#### INSTRUCTIONS FOR THE TASK
Pull out every line in the data that has the string "finishes" in it.
---------- EXTRACTED ENTRIES ----------
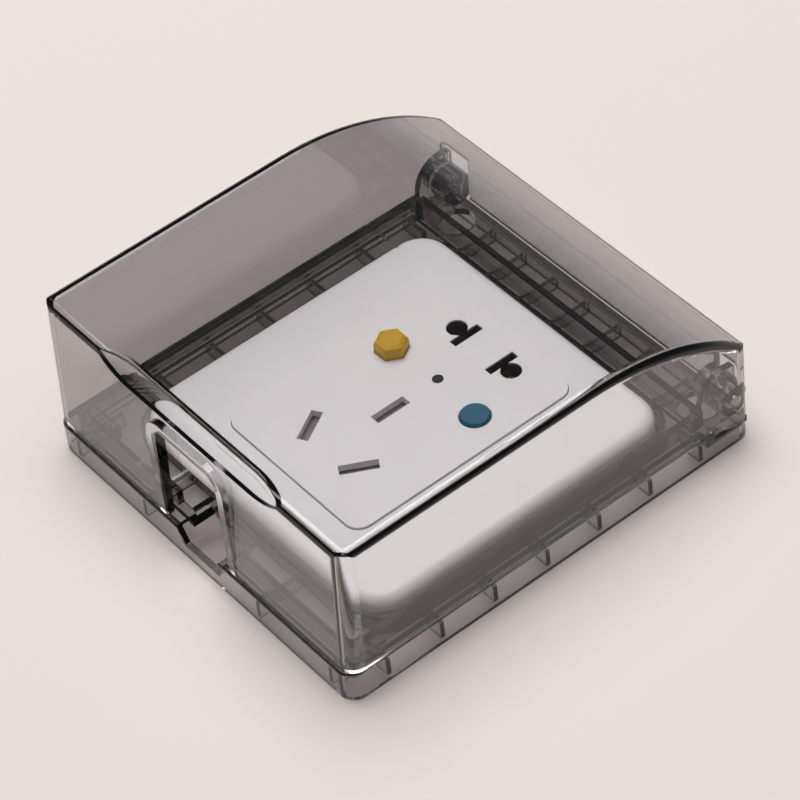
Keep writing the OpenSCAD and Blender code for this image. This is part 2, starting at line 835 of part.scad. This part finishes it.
----------
---------- EXTRACTED ENTRIES ----------
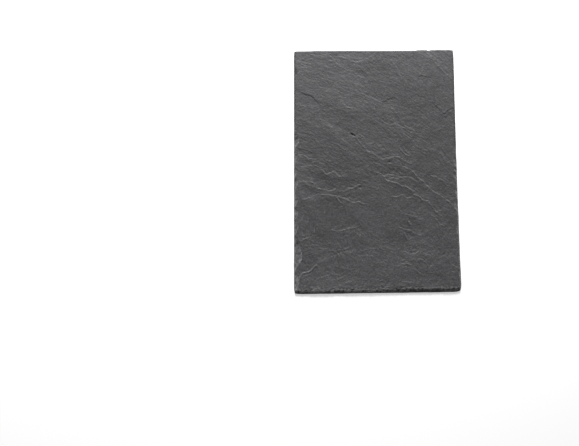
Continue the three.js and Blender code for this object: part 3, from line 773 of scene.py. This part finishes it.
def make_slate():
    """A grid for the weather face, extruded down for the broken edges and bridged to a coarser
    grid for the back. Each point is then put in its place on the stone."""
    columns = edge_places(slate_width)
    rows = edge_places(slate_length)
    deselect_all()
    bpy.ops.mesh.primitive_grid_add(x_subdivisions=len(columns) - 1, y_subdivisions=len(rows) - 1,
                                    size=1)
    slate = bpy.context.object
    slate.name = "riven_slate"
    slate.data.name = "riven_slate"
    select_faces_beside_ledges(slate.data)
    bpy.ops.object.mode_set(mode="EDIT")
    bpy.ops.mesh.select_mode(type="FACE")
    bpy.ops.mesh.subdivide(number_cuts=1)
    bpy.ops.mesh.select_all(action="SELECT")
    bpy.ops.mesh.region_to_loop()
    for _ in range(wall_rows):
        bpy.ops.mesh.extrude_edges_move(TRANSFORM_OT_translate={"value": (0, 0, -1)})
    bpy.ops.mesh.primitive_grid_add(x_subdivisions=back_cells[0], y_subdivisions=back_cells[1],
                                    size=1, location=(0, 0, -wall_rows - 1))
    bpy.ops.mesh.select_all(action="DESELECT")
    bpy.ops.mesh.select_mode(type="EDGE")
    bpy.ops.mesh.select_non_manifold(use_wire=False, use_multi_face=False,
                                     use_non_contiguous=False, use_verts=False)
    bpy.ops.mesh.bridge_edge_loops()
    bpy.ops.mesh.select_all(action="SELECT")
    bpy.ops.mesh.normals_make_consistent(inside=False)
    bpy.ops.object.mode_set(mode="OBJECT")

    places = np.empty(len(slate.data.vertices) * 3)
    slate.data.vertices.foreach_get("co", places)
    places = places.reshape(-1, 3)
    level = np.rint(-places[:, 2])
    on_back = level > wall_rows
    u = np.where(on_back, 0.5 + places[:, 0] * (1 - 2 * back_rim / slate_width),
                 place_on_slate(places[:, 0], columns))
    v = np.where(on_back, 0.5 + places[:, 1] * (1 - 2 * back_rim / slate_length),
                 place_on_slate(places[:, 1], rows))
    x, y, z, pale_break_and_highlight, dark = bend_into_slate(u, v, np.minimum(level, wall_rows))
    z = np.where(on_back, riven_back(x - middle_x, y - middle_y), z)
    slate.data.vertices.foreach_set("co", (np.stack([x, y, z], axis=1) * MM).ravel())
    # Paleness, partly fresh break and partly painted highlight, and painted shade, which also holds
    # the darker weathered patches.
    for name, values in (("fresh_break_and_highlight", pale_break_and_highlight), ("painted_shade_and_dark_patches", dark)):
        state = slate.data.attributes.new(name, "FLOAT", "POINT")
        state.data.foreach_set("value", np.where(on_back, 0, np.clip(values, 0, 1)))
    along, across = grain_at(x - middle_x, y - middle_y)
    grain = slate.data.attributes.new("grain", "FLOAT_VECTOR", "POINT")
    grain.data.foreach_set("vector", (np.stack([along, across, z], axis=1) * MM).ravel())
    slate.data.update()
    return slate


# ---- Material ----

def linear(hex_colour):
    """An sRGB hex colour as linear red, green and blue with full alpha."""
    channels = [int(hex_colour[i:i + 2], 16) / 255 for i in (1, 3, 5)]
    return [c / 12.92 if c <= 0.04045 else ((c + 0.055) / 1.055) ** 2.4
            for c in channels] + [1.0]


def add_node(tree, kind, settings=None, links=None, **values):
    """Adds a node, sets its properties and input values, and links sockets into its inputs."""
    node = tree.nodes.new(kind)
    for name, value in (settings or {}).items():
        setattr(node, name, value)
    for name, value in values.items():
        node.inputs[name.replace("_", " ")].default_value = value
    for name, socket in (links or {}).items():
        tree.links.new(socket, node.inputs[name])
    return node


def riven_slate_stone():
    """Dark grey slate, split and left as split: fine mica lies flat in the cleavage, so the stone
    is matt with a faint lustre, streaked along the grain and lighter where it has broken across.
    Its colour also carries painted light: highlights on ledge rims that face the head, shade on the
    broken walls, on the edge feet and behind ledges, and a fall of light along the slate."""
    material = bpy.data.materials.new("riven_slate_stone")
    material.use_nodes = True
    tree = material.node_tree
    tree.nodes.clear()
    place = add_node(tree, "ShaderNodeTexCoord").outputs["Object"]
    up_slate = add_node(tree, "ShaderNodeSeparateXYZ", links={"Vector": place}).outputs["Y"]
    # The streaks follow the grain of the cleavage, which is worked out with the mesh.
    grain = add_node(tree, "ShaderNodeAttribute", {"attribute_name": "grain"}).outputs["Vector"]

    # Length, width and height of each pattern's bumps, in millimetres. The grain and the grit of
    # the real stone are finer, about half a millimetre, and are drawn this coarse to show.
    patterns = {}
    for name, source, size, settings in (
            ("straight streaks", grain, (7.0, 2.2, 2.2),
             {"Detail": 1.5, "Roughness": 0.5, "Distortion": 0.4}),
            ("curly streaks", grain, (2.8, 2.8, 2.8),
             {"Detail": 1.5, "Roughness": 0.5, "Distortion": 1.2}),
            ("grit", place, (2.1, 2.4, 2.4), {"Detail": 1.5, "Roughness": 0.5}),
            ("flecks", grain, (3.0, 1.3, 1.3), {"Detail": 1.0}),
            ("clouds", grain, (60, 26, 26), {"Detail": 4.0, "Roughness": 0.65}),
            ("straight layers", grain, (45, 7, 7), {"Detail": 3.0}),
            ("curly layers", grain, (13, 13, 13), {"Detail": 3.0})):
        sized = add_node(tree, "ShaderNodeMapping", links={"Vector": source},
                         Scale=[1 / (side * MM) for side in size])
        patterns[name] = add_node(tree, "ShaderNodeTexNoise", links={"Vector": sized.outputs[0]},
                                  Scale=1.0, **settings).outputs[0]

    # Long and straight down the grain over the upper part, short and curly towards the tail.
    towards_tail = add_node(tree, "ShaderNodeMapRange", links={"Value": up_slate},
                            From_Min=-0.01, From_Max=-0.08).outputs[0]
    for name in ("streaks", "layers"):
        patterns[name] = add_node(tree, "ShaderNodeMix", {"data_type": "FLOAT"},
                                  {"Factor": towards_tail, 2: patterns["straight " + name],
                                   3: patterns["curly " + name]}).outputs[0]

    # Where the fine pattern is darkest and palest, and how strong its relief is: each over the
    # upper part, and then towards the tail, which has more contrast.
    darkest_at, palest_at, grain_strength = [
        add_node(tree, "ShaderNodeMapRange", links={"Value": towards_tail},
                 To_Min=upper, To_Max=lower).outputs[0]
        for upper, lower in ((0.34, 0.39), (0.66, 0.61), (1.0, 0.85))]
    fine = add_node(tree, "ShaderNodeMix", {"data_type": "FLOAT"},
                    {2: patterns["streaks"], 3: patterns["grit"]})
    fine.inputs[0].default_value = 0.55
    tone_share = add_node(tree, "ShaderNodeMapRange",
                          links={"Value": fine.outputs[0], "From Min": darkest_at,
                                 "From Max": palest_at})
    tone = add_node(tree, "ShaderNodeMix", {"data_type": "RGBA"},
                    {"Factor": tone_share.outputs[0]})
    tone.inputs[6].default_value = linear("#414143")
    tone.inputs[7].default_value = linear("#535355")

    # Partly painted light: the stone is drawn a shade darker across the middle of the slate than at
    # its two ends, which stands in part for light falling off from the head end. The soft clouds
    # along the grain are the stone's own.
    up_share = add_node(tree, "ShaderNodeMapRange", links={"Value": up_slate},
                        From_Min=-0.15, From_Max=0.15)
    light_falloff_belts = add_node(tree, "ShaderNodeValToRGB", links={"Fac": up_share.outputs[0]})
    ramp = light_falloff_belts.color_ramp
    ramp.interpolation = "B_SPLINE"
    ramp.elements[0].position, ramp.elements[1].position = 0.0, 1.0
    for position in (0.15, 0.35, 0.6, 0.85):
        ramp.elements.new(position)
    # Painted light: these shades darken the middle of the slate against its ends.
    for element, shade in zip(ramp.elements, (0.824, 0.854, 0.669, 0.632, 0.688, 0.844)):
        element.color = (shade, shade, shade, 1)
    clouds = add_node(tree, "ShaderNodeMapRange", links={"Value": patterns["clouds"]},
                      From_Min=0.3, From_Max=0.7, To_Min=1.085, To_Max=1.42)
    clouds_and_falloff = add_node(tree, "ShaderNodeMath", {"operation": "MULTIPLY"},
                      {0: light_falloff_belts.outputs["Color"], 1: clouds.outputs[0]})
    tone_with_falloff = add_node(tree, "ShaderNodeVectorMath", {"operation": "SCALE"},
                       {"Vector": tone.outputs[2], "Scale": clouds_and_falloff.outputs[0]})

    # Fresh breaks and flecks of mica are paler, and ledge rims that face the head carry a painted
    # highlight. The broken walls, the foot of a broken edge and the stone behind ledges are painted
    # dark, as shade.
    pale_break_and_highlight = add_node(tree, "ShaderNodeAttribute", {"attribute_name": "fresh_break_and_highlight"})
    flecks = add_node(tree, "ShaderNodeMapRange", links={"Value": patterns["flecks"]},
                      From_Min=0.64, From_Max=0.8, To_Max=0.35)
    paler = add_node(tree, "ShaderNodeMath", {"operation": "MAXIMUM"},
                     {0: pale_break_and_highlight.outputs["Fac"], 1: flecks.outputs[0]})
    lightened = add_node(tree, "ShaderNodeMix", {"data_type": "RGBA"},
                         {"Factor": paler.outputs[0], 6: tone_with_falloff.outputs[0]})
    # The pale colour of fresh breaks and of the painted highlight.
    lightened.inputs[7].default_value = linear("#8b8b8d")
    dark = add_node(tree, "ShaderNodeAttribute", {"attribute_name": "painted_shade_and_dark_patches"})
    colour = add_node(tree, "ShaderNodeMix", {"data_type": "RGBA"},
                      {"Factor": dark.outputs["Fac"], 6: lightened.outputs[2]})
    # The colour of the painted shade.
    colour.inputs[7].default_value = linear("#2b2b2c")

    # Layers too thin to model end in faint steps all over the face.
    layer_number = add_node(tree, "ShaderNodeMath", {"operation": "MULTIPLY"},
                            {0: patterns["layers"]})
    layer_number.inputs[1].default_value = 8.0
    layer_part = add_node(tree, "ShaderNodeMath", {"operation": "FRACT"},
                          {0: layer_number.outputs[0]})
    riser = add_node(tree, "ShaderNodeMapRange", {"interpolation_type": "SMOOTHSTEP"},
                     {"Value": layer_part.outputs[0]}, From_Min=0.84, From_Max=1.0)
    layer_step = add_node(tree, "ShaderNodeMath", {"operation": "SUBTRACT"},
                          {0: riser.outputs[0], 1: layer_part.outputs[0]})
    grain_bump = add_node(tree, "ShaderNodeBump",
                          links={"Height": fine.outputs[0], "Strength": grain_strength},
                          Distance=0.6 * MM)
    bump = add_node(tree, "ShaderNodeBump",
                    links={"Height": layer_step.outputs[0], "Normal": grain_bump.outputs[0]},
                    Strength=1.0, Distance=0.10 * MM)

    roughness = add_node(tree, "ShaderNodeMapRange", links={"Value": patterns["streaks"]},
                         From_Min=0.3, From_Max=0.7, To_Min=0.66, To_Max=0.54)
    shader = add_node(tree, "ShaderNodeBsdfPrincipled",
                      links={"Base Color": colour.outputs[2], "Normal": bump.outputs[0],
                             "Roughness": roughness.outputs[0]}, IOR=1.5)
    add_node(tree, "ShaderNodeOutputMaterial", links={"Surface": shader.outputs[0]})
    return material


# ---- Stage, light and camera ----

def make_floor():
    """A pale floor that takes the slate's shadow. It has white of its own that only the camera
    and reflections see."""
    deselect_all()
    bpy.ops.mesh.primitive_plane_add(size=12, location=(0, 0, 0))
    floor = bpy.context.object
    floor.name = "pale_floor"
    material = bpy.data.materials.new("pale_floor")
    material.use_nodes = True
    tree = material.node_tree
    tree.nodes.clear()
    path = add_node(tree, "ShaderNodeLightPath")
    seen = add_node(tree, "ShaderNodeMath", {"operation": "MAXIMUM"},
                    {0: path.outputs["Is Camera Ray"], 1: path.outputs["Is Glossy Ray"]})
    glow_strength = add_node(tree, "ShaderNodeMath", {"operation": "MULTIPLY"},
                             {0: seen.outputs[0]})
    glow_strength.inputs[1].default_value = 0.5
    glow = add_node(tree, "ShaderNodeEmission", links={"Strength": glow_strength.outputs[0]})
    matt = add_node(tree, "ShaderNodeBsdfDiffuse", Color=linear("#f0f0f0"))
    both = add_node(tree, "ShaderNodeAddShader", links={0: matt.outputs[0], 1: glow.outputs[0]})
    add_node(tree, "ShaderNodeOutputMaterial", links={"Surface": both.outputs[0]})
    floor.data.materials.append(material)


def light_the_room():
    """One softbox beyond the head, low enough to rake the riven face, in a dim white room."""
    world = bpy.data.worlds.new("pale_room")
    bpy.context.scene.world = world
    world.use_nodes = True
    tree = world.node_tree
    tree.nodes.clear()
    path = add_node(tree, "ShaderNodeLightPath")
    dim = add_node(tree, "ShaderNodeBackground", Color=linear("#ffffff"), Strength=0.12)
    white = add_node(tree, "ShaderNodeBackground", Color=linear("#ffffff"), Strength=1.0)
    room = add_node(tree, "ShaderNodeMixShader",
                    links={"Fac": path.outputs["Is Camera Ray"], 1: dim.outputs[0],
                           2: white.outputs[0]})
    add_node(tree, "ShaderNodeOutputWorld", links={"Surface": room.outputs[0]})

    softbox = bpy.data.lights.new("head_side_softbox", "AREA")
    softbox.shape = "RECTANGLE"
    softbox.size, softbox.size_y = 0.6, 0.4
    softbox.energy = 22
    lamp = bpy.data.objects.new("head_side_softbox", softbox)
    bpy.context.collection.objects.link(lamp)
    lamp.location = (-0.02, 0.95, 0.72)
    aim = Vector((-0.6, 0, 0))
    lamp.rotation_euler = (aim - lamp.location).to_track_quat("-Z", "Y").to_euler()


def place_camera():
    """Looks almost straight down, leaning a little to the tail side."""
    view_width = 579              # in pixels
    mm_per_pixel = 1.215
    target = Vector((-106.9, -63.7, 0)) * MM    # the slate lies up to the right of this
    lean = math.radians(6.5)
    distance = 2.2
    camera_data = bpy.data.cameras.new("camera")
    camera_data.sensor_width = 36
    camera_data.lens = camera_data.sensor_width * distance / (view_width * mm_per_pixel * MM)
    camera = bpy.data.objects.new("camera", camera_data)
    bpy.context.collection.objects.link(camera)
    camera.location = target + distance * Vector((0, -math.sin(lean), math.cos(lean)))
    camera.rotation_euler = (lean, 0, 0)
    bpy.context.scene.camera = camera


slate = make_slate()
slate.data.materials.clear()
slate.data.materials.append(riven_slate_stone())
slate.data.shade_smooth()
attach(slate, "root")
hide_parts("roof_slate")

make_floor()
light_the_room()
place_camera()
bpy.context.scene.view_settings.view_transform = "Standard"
----------
#### THE REPLY
Keep writing the OpenSCAD and Blender code for this image. This is part 2, starting at line 835 of part.scad. This part finishes it.
Continue the three.js and Blender code for this object: part 3, from line 773 of scene.py. This part finishes it.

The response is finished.